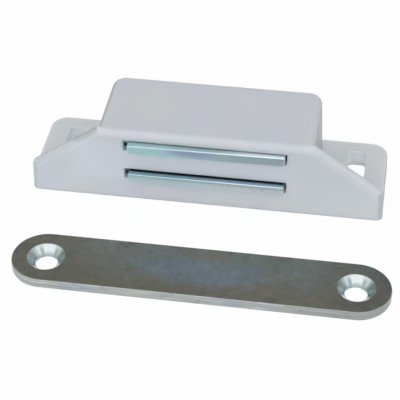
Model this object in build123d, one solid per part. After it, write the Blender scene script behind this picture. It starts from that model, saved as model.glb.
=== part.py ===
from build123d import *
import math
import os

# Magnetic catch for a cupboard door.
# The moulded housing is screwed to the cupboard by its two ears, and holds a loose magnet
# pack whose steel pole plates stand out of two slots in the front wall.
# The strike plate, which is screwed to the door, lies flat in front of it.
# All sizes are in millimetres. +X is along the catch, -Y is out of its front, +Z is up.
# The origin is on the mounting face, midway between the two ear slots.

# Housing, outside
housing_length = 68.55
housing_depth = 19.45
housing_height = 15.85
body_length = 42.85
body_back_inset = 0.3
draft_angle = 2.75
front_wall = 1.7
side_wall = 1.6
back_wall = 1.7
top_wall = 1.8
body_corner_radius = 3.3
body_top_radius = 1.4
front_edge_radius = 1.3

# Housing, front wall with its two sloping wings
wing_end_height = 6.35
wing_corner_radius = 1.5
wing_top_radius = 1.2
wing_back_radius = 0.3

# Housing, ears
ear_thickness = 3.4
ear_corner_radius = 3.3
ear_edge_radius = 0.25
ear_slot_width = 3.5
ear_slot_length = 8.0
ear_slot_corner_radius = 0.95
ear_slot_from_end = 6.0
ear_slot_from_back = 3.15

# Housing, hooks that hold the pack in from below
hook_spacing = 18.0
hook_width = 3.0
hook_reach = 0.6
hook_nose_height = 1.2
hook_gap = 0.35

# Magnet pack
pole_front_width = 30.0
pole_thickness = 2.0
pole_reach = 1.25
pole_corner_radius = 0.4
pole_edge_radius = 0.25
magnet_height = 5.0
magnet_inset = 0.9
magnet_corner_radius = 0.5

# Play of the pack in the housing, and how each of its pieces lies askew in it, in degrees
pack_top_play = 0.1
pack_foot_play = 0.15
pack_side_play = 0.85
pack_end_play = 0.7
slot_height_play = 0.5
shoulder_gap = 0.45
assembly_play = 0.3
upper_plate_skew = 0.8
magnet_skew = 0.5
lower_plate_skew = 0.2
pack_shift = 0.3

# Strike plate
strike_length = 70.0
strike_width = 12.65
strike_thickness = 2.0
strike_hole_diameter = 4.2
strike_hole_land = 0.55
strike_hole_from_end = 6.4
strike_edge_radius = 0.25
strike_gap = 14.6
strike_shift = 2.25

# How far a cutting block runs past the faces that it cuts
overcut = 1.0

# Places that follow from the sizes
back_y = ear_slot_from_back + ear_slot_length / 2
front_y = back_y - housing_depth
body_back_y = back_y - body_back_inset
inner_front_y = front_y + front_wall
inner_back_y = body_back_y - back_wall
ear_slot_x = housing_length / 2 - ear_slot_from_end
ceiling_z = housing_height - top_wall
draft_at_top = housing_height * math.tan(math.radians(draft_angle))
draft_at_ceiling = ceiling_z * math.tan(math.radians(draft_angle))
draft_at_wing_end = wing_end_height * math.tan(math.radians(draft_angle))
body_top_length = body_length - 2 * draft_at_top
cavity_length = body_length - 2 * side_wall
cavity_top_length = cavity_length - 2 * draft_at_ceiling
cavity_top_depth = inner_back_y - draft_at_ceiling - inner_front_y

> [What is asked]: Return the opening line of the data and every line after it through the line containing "# The origin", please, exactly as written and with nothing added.

> [Written response]:
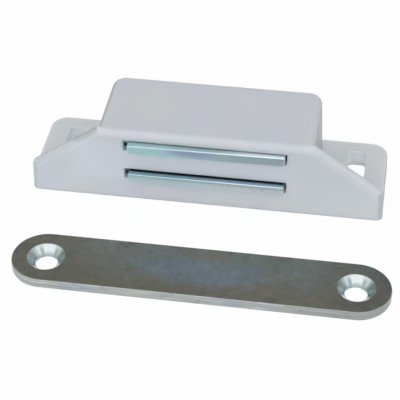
Model this object in build123d, one solid per part. After it, write the Blender scene script behind this picture. It starts from that model, saved as model.glb.
=== part.py ===
from build123d import *
import math
import os

# Magnetic catch for a cupboard door.
# The moulded housing is screwed to the cupboard by its two ears, and holds a loose magnet
# pack whose steel pole plates stand out of two slots in the front wall.
# The strike plate, which is screwed to the door, lies flat in front of it.
# All sizes are in millimetres. +X is along the catch, -Y is out of its front, +Z is up.
# The origin is on the mounting face, midway between the two ear slots.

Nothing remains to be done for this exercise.